Abstract

Este estudo defende a influência do anarquismo na teoria e estética dos heterónimos de Fernando Pessoa. A análise e contextualização de O Banqueiro Anarquista precisa de ter em conta os paralelismos com, por exemplo, os “Apontamentos para uma estética não aristotélica” de Álvaro de Campos ou a epistemologia radical de Alberto Caeiro. O discurso do banqueiro, construído a partir de ideias de Max Stirner, coloca em destaque um dos maiores axiomas paradoxais da filosofia de Pessoa: a ficção torna-se a única realidade individual (e vice-versa).
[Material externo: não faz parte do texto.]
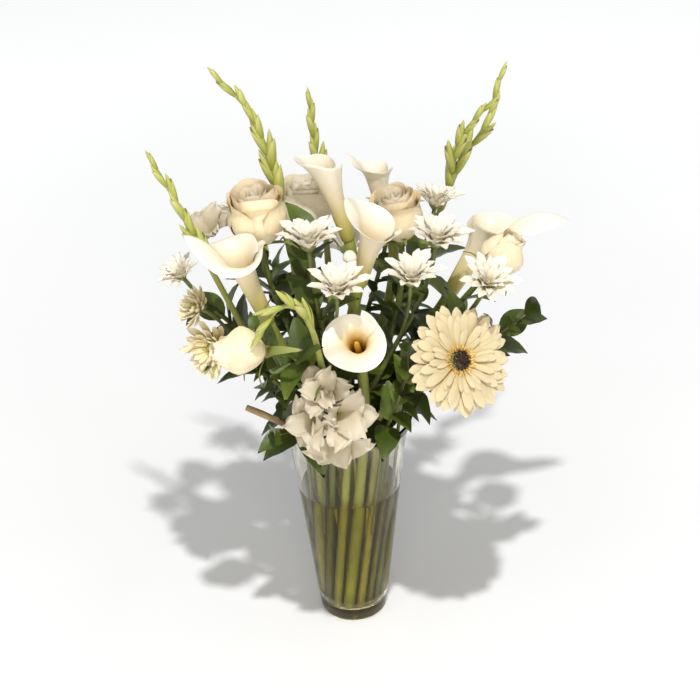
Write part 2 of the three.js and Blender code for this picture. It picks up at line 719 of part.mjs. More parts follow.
const SPRIGS = [
  {
    name: 'leaf_sprig_right', stretch: sprigStretch(7), leaves: 7, leafLength: 38, from: 0.45,
    points: [[84, -34, 56], [142, -42, 108], [168, -42, 128]],
  },
  {
    name: 'leaf_sprig_rim_left', stretch: sprigStretch(2), leaves: 3, leafLength: 34, from: 0.5,
    points: [[-48, -66, 24], [-62, -78, 30]], face: [-0.2, -0.6, 0.8],
    twig: { fork: 0.3, end: [-92, -58, 48], radius: 2.6 },
  },
  {
    name: 'leaf_sprig_front', stretch: sprigStretch(5), leaves: 6, leafLength: 36, from: 0.25,
    points: [[44, -62, 40], [56, -68, 86], [57, -72, 112]], face: [0.3, -0.8, 0.5],
  },
  {
    name: 'leaf_sprig_left', stretch: sprigStretch(1), leaves: 5, leafLength: 30, from: 0.35,
    points: [[-58, -48, 80], [-78, -56, 130]], face: [-0.3, -0.8, 0.5],
  },
  {
    name: 'leaf_sprig_upright', stretch: innerSprigStretch(), leaves: 2, leafLength: 40, from: 0.85,
    points: [[-34, 8, 80], [-30, 8, 150], [-27, 6, 190]], face: [-0.2, 0.9, -0.3],
  },
  {
    name: 'leaf_sprig_back_right', stretch: sprigStretch(10), leaves: 7, leafLength: 40, from: 0.3,
    points: [[50, 72, 60], [80, 98, 100], [100, 112, 112]], face: [0.3, 0.6, 0.7],
  },
  {
    name: 'leaf_sprig_back_left', stretch: sprigStretch(13), leaves: 7, leafLength: 40, from: 0.3,
    points: [[-44, 68, 60], [-62, 98, 100], [-80, 114, 112]], face: [-0.3, 0.6, 0.7],
  },
];
SPRIGS.forEach(addSprig);

addPiece('vase', vaseGeometry(), GLASS);
addPiece('water', waterGeometry(), WATER);

export default bunch;
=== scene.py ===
# %% [markdown]
# # Lilies in a vase
# A florist's bunch: calla lilies, roses, daisy chrysanthemums, a gerbera, gladiolus spikes and
# glossy sprigs in a tapered glass vase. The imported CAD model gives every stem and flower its
# place. Here each one gets its real petals, leaves, glass and finish.

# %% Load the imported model
import math

import bpy
import bmesh
import numpy as np
from mathutils import Matrix, Vector
from mathutils.noise import noise


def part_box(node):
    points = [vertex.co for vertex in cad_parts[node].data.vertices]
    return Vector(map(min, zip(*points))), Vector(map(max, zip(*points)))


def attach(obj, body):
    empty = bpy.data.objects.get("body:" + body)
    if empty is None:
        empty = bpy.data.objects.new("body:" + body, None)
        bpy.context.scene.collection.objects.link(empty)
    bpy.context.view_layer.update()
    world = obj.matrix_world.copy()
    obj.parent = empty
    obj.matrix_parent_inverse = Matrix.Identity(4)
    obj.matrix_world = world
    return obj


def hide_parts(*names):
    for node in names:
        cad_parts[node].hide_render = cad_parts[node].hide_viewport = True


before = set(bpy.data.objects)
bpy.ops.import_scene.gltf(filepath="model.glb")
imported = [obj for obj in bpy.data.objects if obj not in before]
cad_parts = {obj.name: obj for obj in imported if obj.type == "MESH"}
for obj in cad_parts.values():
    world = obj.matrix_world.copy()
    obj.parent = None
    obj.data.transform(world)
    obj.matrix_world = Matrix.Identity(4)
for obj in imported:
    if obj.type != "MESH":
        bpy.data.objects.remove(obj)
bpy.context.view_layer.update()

BODY = "root"
MM = 0.001

# %% [markdown]
# ## Objects, nodes and meshes
# A few helpers keep the rest short. `add_object` puts a thing in the scene. `Nodes` writes
# shader trees and Geometry Nodes trees alike: `node` adds one node and fills its inputs with
# numbers or links. `finished_mesh` turns a drawn mesh's faces outwards and smooths them, but
# keeps the rim of a thin sheet sharp, so that its two faces do not shade into each other.

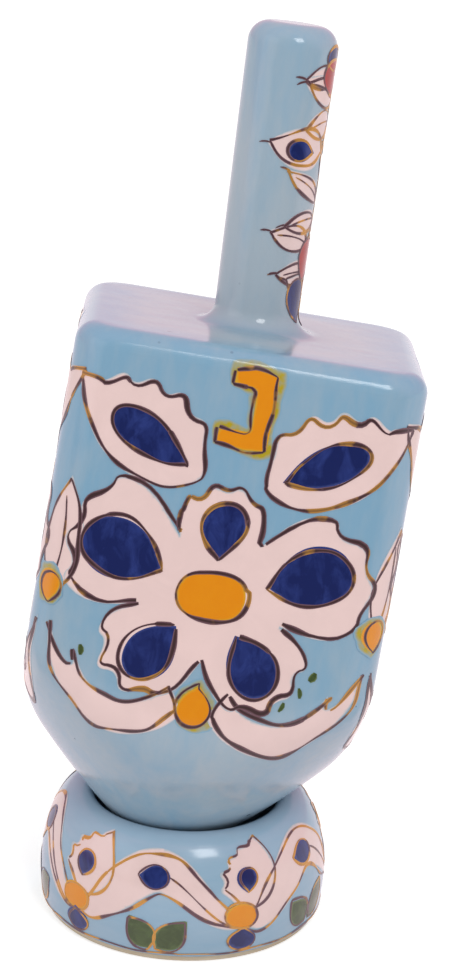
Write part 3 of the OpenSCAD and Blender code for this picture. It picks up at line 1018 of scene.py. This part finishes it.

Seguindo a história da anarquia, Pessoa faz alusão à luta ideológica entre a crítica modernista da razão e as utopias do Iluminismo. Tendo em conta que a utopia é o horizonte último do anarquismo, Pessoa faz o eu emergir como uma construção individual e exagero derradeiro da realidade. A relevância desta assunção reside no paralelismo com um pós-modernismo que desconstrói enfaticamente as grandes narrativas e uma crítica da globalização e desestabilização negativa do neoliberalismo. Assim, a heteronímia, enquanto discurso holístico e estético, implica a abolição daquilo que assumimos como atitudes “naturais” (e “ficções sociais”, incluindo as do próprio anarquismo) em relação com uma realidade objetiva inalcançável. Sendo que a anarquia representa um tipo de unidade da multiplicidade, também a heteronímia o faz, constituindo O Banqueiro Anarquista apenas um exemplo desta condição. A recepção da anarquia na obra de Pessoa convoca o paradoxo como única verdade, como uma reconstrução no seio da eterna desconstrução e tradução de sentido. Nesse sentido, a dialética de O Banqueiro Anarquista é construída, consciente e intencionalmente, como um sofismo satírico que faz despoletar a questão do conflito universal entre realidade e ficção (ou utopia).